Chapter Two Linear Programming: Basic Concepts
2.1 A CASE STUDY: THE WYNDOR GLASS CO. PRODUCT-MIX PROBLEM
Jim Baker is excited. The group he heads has really hit the jackpot this time. They have had some notable successes in the past, but he feels that this one will be really special. He can hardly wait for the reaction after his memorandum reaches top management. Jim has had an excellent track record during his seven years as manager of new product development for the Wyndor Glass Company. Although the company is a small one, it has been experiencing considerable growth largely because of the innovative new products developed by Jim’s group. Wyndor’s president, John Hill, has often acknowledged publicly the key role that Jim has played in the recent success of the company.

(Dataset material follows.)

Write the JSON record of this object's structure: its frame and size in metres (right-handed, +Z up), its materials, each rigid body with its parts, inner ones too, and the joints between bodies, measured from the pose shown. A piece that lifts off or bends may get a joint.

Therefore, John felt considerable confidence six months ago in asking Jim’s group to develop the following new products: • An 8-foot glass door with aluminum framing. • A 4-foot 6-foot double-hung, wood-framed window. Although several other companies already had products meeting these specifications, John felt that Jim would be able to work his usual magic in introducing exciting new features that would establish new industry standards. Now, Jim can’t remove the smile from his face. They have done it.
The Wyndor Glass Co. produces high-quality glass products, including windows and glass doors that feature handcrafting and the finest workmanship. Although the products are expensive, they fill a market niche by providing the highest quality available in the industry for the most discriminating buyers. The company has three plants. Plant 1 produces aluminum frames and hardware. Plant 2 produces wood frames. Plant 3 produces the glass and assembles the windows and doors. Because of declining sales for certain products, top management has decided to revamp the company’s product line. Unprofitable products are being discontinued, releasing production capacity to launch the two new products developed by Jim Baker’s group if management approves their release. The 8-foot glass door requires some of the production capacity in Plants 1 and 3, but not Plant 2. The 4-foot 6-foot double-hung window needs only Plants 2 and 3. Management now needs to address two issues: 1. Should the company go ahead with launching these two new products? 2. If so, what should be the product mix—the number of units of each produced per week— for the two new products?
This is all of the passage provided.